# [Your task]
Output every line below exactly.

# [Supplied records]
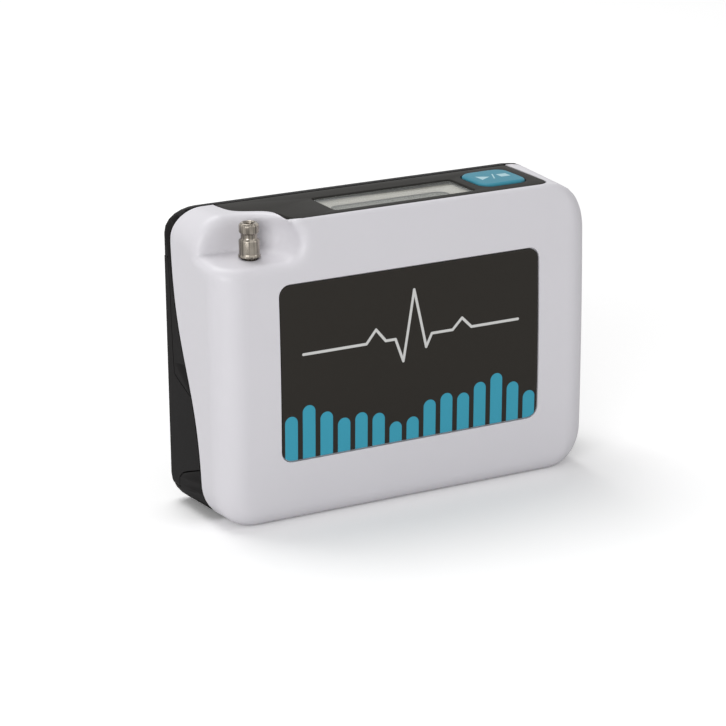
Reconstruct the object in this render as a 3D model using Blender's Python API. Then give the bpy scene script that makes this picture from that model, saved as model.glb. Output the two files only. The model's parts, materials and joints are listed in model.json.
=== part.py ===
"""Ambulatory blood pressure monitor, built as separate pieces at their real size.

The case stands on its base with the label facing -Y. The origin is the bottom centre of the whole object,
+X is to the right seen from the front and +Z is up. Lengths are metres.
"""
import math

import bmesh
import bpy
from mathutils import Vector

MM = 0.001

# Clearances and drawing steps
GAP = 0.3 * MM
EMBED = 0.5 * MM
OVERRUN = 3.0 * MM
MIN_FILLET = 0.6 * MM
CORNER_STEPS = 6
SIDE_STEPS = 4
FRONT_STEPS = 5
REAR_STEPS = 4
CURVE_STEPS = 24
ROUND_STEPS = 20
SMALL_STEPS = 12
SHARP_ANGLE = math.radians(35)
FLAT = 0.0005 * MM

# Case
CASE_WIDTH = 97.0 * MM
CASE_HEIGHT = 71.0 * MM
CASE_DEPTH = 29.3 * MM
DOOR_PROUD = 0.3 * MM
WALL = 2.0 * MM
TOP_WALL = 2.6 * MM
REAR_WALL = 2.4 * MM
FRONT_CORNER_RADIUS = 9.5 * MM
REAR_CORNER_RADIUS = 6.6 * MM
FRONT_TOP_RIGHT_RADIUS = 12.5 * MM
REAR_TOP_RIGHT_RADIUS = 9.7 * MM
FRONT_SIDE_RADIUS = 6.5 * MM
FRONT_TOP_RADIUS = 1.0 * MM
FRONT_BASE_RADIUS = 4.6 * MM
REAR_SIDE_RADIUS = 1.1 * MM
REAR_TOP_RADIUS = 5.6 * MM
REAR_BASE_RADIUS = 3.0 * MM
FRONT_CROWN = 1.0 * MM
CROWN_FADE = 9.0 * MM

# Parting line between the shells, an S seen from the side
PARTING_MEAN_DEPTH = 18.4 * MM
PARTING_SWING = 7.2 * MM
PARTING_HEIGHT = 34.3 * MM
PARTING_SOFTNESS = 16.7 * MM
PARTING_ROLL = 2.9 * MM
PARTING_ROLL_ROOM = 9.0 * MM
REVEAL = 0.6 * MM
LIP_THICKNESS = 0.8 * MM
LIP_REACH = 2.0 * MM

# Label on the front
LABEL_WIDTH = 67.0 * MM
LABEL_HEIGHT = 41.2 * MM
LABEL_CENTRE_HEIGHT = 35.8 * MM
LABEL_CORNER_RADIUS = 2.5 * MM
LABEL_RECESS = 0.8 * MM
LABEL_SUNK = 0.1 * MM
LABEL_THICKNESS = 0.4 * MM

# Panel let into the top
PANEL_THICKNESS = 0.9 * MM
PANEL_LEFT_MARGIN = 9.9 * MM
PANEL_RIGHT_MARGIN = 10.9 * MM
PANEL_FRONT_DEPTH = 2.0 * MM
PANEL_REAR_DEPTH = 22.7 * MM
PANEL_CORNER_RADIUS = 3.0 * MM
PANEL_LEDGE = 1.0 * MM
WAVE_WIDTH = 12.2 * MM
WAVE_DEPTH = 15.5 * MM
WAVE_SHARES = ((0.0, 1.25), (0.018, 1.14), (0.045, 1.01), (0.10, 0.885), (0.206, 0.80), (0.327, 0.748),
               (0.45, 0.697), (0.571, 0.64), (0.656, 0.57), (0.714, 0.47), (0.745, 0.33), (0.765, 0.215),
               (0.80, 0.115), (0.86, 0.04), (0.96, 0.0))

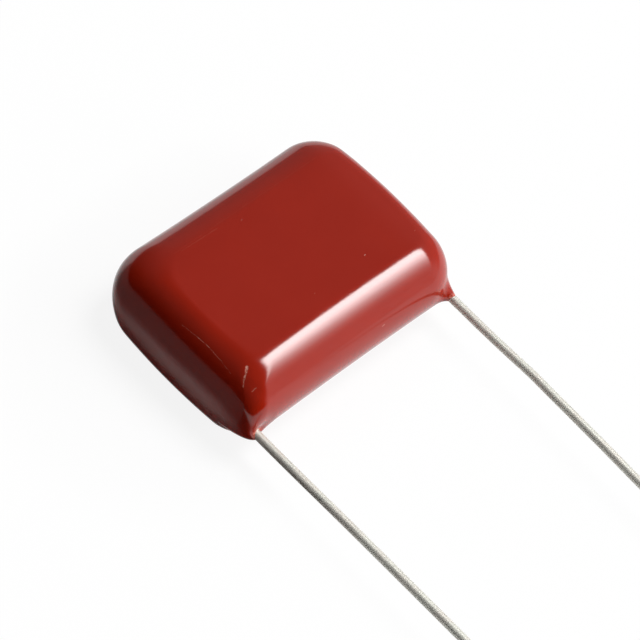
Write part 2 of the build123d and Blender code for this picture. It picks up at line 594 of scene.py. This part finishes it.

# [Answer to the problem]
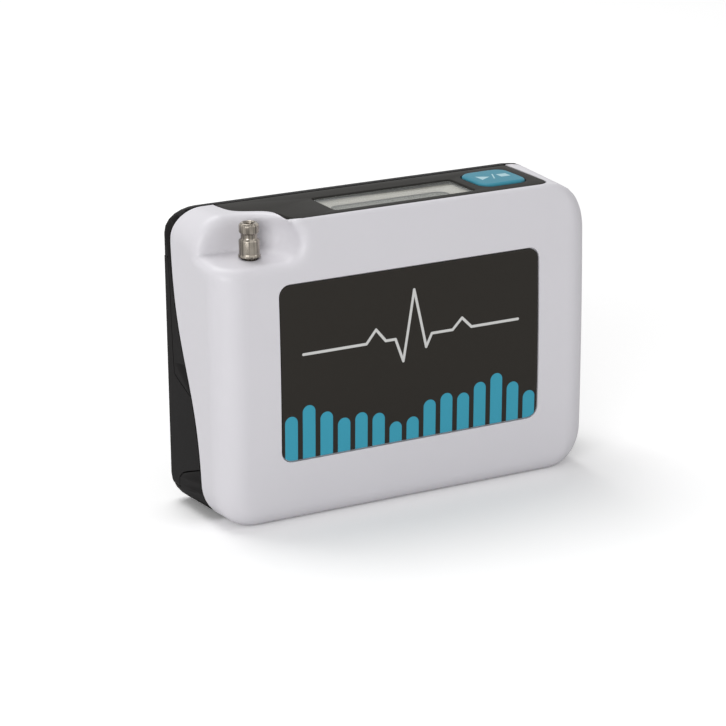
Reconstruct the object in this render as a 3D model using Blender's Python API. Then give the bpy scene script that makes this picture from that model, saved as model.glb. Output the two files only. The model's parts, materials and joints are listed in model.json.
=== part.py ===
"""Ambulatory blood pressure monitor, built as separate pieces at their real size.

The case stands on its base with the label facing -Y. The origin is the bottom centre of the whole object,
+X is to the right seen from the front and +Z is up. Lengths are metres.
"""
import math

import bmesh
import bpy
from mathutils import Vector

MM = 0.001

# Clearances and drawing steps
GAP = 0.3 * MM
EMBED = 0.5 * MM
OVERRUN = 3.0 * MM
MIN_FILLET = 0.6 * MM
CORNER_STEPS = 6
SIDE_STEPS = 4
FRONT_STEPS = 5
REAR_STEPS = 4
CURVE_STEPS = 24
ROUND_STEPS = 20
SMALL_STEPS = 12
SHARP_ANGLE = math.radians(35)
FLAT = 0.0005 * MM

# Case
CASE_WIDTH = 97.0 * MM
CASE_HEIGHT = 71.0 * MM
CASE_DEPTH = 29.3 * MM
DOOR_PROUD = 0.3 * MM
WALL = 2.0 * MM
TOP_WALL = 2.6 * MM
REAR_WALL = 2.4 * MM
FRONT_CORNER_RADIUS = 9.5 * MM
REAR_CORNER_RADIUS = 6.6 * MM
FRONT_TOP_RIGHT_RADIUS = 12.5 * MM
REAR_TOP_RIGHT_RADIUS = 9.7 * MM
FRONT_SIDE_RADIUS = 6.5 * MM
FRONT_TOP_RADIUS = 1.0 * MM
FRONT_BASE_RADIUS = 4.6 * MM
REAR_SIDE_RADIUS = 1.1 * MM
REAR_TOP_RADIUS = 5.6 * MM
REAR_BASE_RADIUS = 3.0 * MM
FRONT_CROWN = 1.0 * MM
CROWN_FADE = 9.0 * MM

# Parting line between the shells, an S seen from the side
PARTING_MEAN_DEPTH = 18.4 * MM
PARTING_SWING = 7.2 * MM
PARTING_HEIGHT = 34.3 * MM
PARTING_SOFTNESS = 16.7 * MM
PARTING_ROLL = 2.9 * MM
PARTING_ROLL_ROOM = 9.0 * MM
REVEAL = 0.6 * MM
LIP_THICKNESS = 0.8 * MM
LIP_REACH = 2.0 * MM

# Label on the front
LABEL_WIDTH = 67.0 * MM
LABEL_HEIGHT = 41.2 * MM
LABEL_CENTRE_HEIGHT = 35.8 * MM
LABEL_CORNER_RADIUS = 2.5 * MM
LABEL_RECESS = 0.8 * MM
LABEL_SUNK = 0.1 * MM
LABEL_THICKNESS = 0.4 * MM

# Panel let into the top
PANEL_THICKNESS = 0.9 * MM
PANEL_LEFT_MARGIN = 9.9 * MM
PANEL_RIGHT_MARGIN = 10.9 * MM
PANEL_FRONT_DEPTH = 2.0 * MM
PANEL_REAR_DEPTH = 22.7 * MM
PANEL_CORNER_RADIUS = 3.0 * MM
PANEL_LEDGE = 1.0 * MM
WAVE_WIDTH = 12.2 * MM
WAVE_DEPTH = 15.5 * MM
WAVE_SHARES = ((0.0, 1.25), (0.018, 1.14), (0.045, 1.01), (0.10, 0.885), (0.206, 0.80), (0.327, 0.748),
               (0.45, 0.697), (0.571, 0.64), (0.656, 0.57), (0.714, 0.47), (0.745, 0.33), (0.765, 0.215),
               (0.80, 0.115), (0.86, 0.04), (0.96, 0.0))

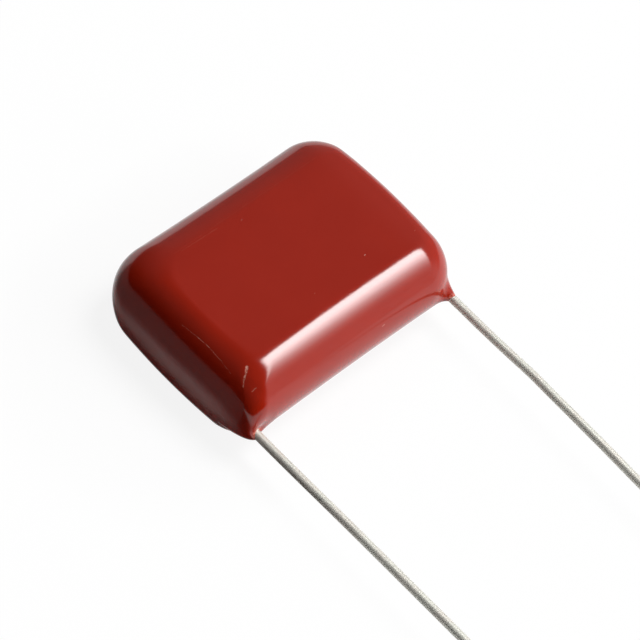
Write part 2 of the build123d and Blender code for this picture. It picks up at line 594 of scene.py. This part finishes it.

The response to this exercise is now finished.